I'm not sure if Squire broke out his triple-necked bass at this gig, but all five of them play their asses off regardless. Relative newcomer Patrick Moraz tickles the ivories of the approximately twelve million 1970s analog synthesizers and keyboards he has onstage with him to devastating effect, exuding an exuberant confidence in spite of his recent inclusion in the band. And of course the birthday Fish rumbles away in dazzling fashion, without ever once dropping his pick. Is he the only bass player that never uses his fingers? I'm sure there are others but nobody does it like he does.
Yes
"Open the Gates"
Roosevelt Stadium
Jersey City, New Jersey
 6.17.1976

Disc 1
01 DJ intro
02 Apocalypse intro
03 Siberian Khatru
04 Sound Chaser
05 I've Seen All Good People
06 The Gates Of Delirium

Disc 2
01 Long Distance Runaround
02 Patrick Moraz solo
03 Steve Howe solo: Clap
04 Jon Anderson solo: Olias
05 Heart of the Sunrise
06 Ritual incl.

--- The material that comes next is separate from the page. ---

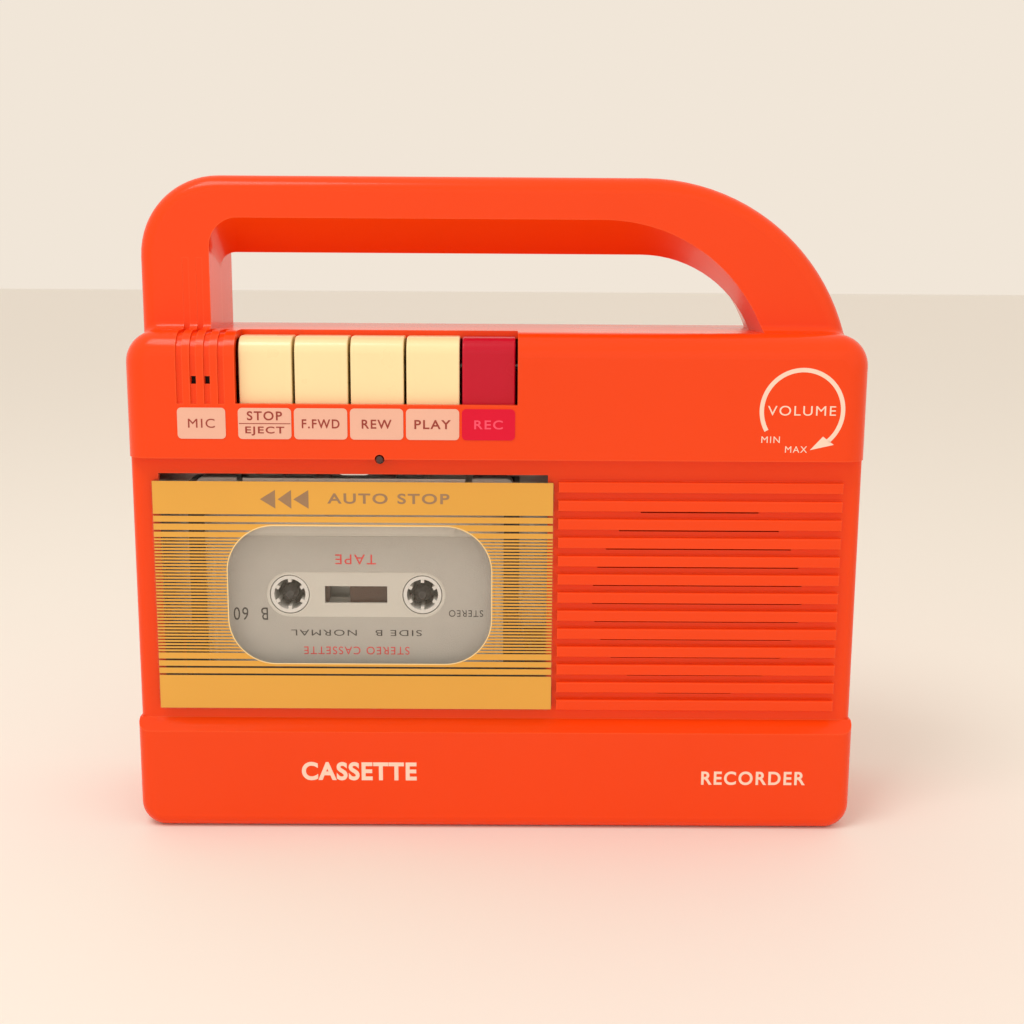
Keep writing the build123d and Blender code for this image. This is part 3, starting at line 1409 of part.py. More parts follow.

Chris Squire and Alan White solos
07 DJ chatter
08 Roundabout
09 DJ chatter
10 I'm Down
11 DJ outro

Total time: 2:01:06

Jon Anderson – vocals, keyboards and percussion
Chris Squire – bass and vocals
Steve Howe – guitars and vocals
Alan White – drums
Patrick Moraz – keyboards

Progressive Rock Remaster Project PRRP 009
remastered from pre-FM tapes from the WNEW-FM archives
This is a monster show -- complete with some of the first super-extensive use of the lasers now commonplace at rock shows, which you'll hear the astonished WNEW DJs on the tape marvel about -- in front of a huge and boisterous crowd. The Nightbird, Alison Steele, even makes an appearance, for all you Seventies FM radio historians out there. Many people refer to this as the ultimate Yes bootleg, especially given its exceptional sound quality and performance... there's not much else to say, other than you should celebrate the birthday of Mr. Squire accordingly by hitting the button and partaking of a symphonically Yes-ified Bicentennial spectacular. Soon, the light... or at least the fireworks! --J.